A quality education is the single best tool to prepare children for their future, which is why I am proud to have authored AB 2337, signed into law by Governor Gavin Newsom. AB 2337 ensures California’s smallest, rural school districts receive proper recognition as “frontier school districts” in our state’s education code. Defining frontier school districts, in alignment with federal grant requirements, as having an annual average daily attendance of less than 600 students and being located in a county with a population of less than 10 people per square mile.
While California’s diversity has allowed this state to flourish across many playing fields, our education system has, until now, followed a one-size-fits-all approach to education which failed to recognize the unique nature and structure of frontier school districts across the state.
The First Assembly District looks different geographically from other regions of the state, and that difference comes with varying school needs as well. Frontier schools play a large role in what makes our Assembly District so distinct from others. About 350 California districts, or 34%, would qualify as a “frontier school district.” In the First Assembly District, Nevada County alone has three school districts which qualify for “frontier” status: Chicago Park, Clear Creek, and Twin Ridges. Rural students account for a large and growing segment of our state’s school population, and their specific needs have often been overlooked in school improvement efforts.

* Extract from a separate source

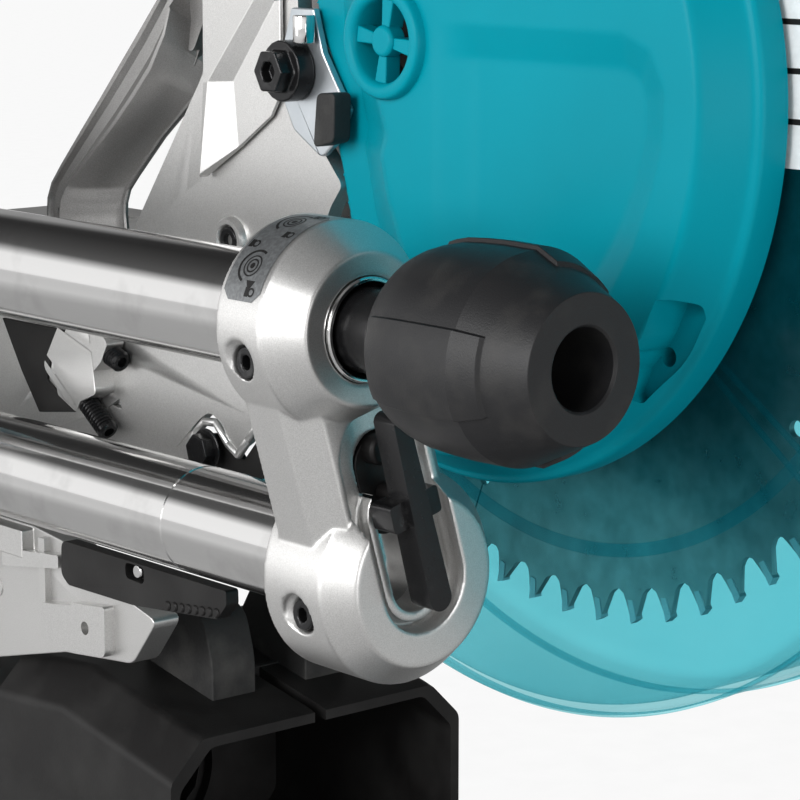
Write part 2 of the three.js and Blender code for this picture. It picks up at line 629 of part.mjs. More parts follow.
addPiece('motor_housing', motorHousing(), tealPlastic);
const capProfile = [[0, 146.4], [MOTOR_R, 146.4], [MOTOR_R, 158], [MOTOR_R - 8, 167], [0, 167]];
const motorCap = turned('X', [MOTOR_Y, MOTOR_Z], capProfile, 30);
addPiece('motor_cap', motorCap.subtract(disc('X', [MOTOR_Y, MOTOR_Z], 6.6, 140, 156, 20)), blackPlastic);
const armatureProfile = [
  [0, 34.6], [5.4, 34.6], [5.4, 92], [28, 96], [28, 134], [5.4, 138], [5.4, 154], [0, 154],
];
addPiece('motor_armature', turned('X', [MOTOR_Y, MOTOR_Z], armatureProfile, 24), blackSteel);

function mainHandle() {
  const outer = [
    [-40, 560], [-52, 612, 18], [-92, 655, 24], [-160, 652, 26], [-212, 606, 24], [-214, 566, 12],
    [-188, 530], [-120, 520],
  ];
  const grip = [
    [-74, 592, 12], [-84, 618, 12], [-108, 632, 12], [-150, 628, 14], [-186, 596, 14], [-182, 572, 8],
    [-150, 584, 10],
  ];
  let handle = plate('X', outer, -17, 17).subtract(plate('X', grip, -18, 18));
  handle = handle.subtract(disc('X', [BLADE_Y, BLADE_Z], 168, -40, 40, 52));
  handle = handle.subtract(box(-7, 7, -148, -118, 622, 644));
  return handle.subtract(box(-18, -8, -106, -92, 634, 646));
}

addPiece('main_handle', mainHandle(), blackPlastic);
const triggerSide = [[-146, 638], [-120, 638], [-120, 624, 3], [-134, 617, 6], [-146, 624, 3]];
addPiece('trigger', plate('X', triggerSide, -6, 6), tealPlastic);
addPiece('lock_off_button', box(-21, -11, -104, -94, 635, 645), blackPlastic);

function cordGland() {
  const profile = [[4, 0], [10, 0], [10, 6], [8, 8], [8, 16], [4, 16]];
  const axisStart = MOTOR_Y + MOTOR_R + CLEARANCE;
  return turned('Y', [122, MOTOR_Z], profile.map(([r, y]) => [r, y + axisStart]), 20);
}

addPiece('cord_gland', cordGland(), rubber);
const lockPin = [[0, 72], [4.6, 72], [4.6, 80.4], [6, 80.4], [6, 88], [0, 88]];
addPiece('spindle_lock_button', turned('X', BUTTON_AT, lockPin, 20), blackPlastic);

// ---- blade and lower guard ----
function bladeDisc() {
  const shape = new THREE.Shape();
  const pitch = Math.PI * 2 / TOOTH_COUNT;
  const phase = THREE.MathUtils.degToRad(-90 + 13.9);
  for (let i = 0; i < TOOTH_COUNT; i += 1) {
    const tip = phase - i * pitch;
    const corners = [
      [tip, BLADE_R], [tip - pitch * 0.3, BLADE_R - 1.4], [tip - pitch * 0.55, BLADE_R - 8],
      [tip - pitch * 0.9, BLADE_R - 8],
    ];
    for (const [angle, radius] of corners) {
      const point = [BLADE_Y + radius * Math.cos(angle), BLADE_Z + radius * Math.sin(angle)];
      if (shape.curves.length === 0 && shape.currentPoint.lengthSq() === 0) shape.moveTo(...point);
      else shape.lineTo(...point);
    }
  }
  return plate('X', shape, -1.15, 1.15).subtract(disc('X', [BLADE_Y, BLADE_Z], 12.5, -2, 2, 24));
}

addPiece('blade', bladeDisc(), polishedSteel);
const spindleProfile = [
  [0, -6], [28, -6], [28, -1.5], [12, -1.5], [12, 1.5], [28, 1.5], [28, 6], [8.4, 6], [8.4, 66], [0, 66],
];
const spindle = turned('X', [BLADE_Y, BLADE_Z], spindleProfile, 24);
addPiece('spindle', spindle.add(disc('X', [BLADE_Y, BLADE_Z], 10, -14, -5.9, 6)), blackSteel);

const GUARD_FROM = 153;
const GUARD_TO = 333;

function lowerGuard() {
  const full = disc('X', [GUARD_Y, GUARD_Z], GUARD_R, -28.4, 22.4, 52);
  const hollow = disc('X', [GUARD_Y, GUARD_Z], GUARD_R - 3, -25.4, 19.4, 52);
  const leftEye = disc('X', [BLADE_Y, BLADE_Z], 72, -29, -25, 36);
  const rightEye = disc('X', [BLADE_Y, BLADE_Z], 78, 19, 23, 36);
  const wedge = plate('X', sector([BLADE_Y, BLADE_Z], 190, GUARD_FROM, GUARD_TO, 20), -30, 24);
  const cup = full.subtract(hollow).subtract(leftEye).subtract(rightEye).intersect(wedge);
  const carrier = ring('X', [BLADE_Y, BLADE_Z], 63, 79, 19.4, 22.4, 36);
  return cup.add(carrier);
}

addPiece('lower_guard', lowerGuard(), clearTeal);

export default saw;
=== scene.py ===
"""Looks of a sliding miter saw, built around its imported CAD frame. Lengths in the helpers are in mm."""

import json
import math

import bmesh
import bpy
import numpy as np
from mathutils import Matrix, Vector


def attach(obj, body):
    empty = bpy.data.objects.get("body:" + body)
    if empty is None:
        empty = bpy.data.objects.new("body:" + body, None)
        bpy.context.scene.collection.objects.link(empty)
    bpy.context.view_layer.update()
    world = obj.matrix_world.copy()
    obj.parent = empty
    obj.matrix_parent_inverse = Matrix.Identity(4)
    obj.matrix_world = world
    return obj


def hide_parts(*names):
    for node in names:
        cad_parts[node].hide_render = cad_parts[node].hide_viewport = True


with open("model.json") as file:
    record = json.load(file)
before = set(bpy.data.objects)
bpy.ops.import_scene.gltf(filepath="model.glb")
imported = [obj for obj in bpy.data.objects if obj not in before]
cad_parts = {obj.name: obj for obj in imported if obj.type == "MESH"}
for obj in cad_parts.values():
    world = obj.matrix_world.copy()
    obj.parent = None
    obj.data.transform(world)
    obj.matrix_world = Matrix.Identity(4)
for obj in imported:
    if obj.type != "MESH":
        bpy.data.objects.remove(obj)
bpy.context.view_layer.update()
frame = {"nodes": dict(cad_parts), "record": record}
MM = 0.001
NODE_BODY = {
    node: body
    for body, nodes in frame["record"]["behaviour"]["bodies"].items()
    for node in nodes
}
NODE_SLOT = {part["node"]: part["material_slot"] for part in frame["record"]["subparts"]}

# ---- camera ----
CAMERA_AT = (-0.5418, -0.6182, 0.4882)
CAMERA_HEADING = 40.518
CAMERA_PITCH = 10.389
CAMERA_LENS = 128.78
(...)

As a former school board member of the Big Valley Joint Unified School Board, I have witnessed firsthand the challenges frontier districts are presented with. Among these challenges are low student enrollment, unrealistic state regulations, inadequate financial resources, multi-grade classrooms, long bus routes, housing shortages which impact staff, difficulty recruiting qualified teachers, classified staff, and a scarcity of substitutes. The lack of infrastructure and recognition of frontier schools limits California’s students from receiving the quality education they deserve, and demonstrates many academic discrepancies which can be explained by insufficient funding. Each school district has a better understanding of their community’s needs, more so than legislators in Sacramento do. What works for a student in our district may not work for a student in Los Angeles.
Policymakers have made a good first step by signing this legislation into law, taking a stand to make rural education a priority in California. Recognizing the definition of frontier districts allows schools with similar size structures to work on an even playing field and allows California’s educational system to succeed. AB 2337 will encourage a differentiated approach when adopting policies affecting our schools. Ultimately, it will allow California’s smallest schools to receive opportunities for more equitable funding. This means higher quality educational opportunities for all students no matter where they call home.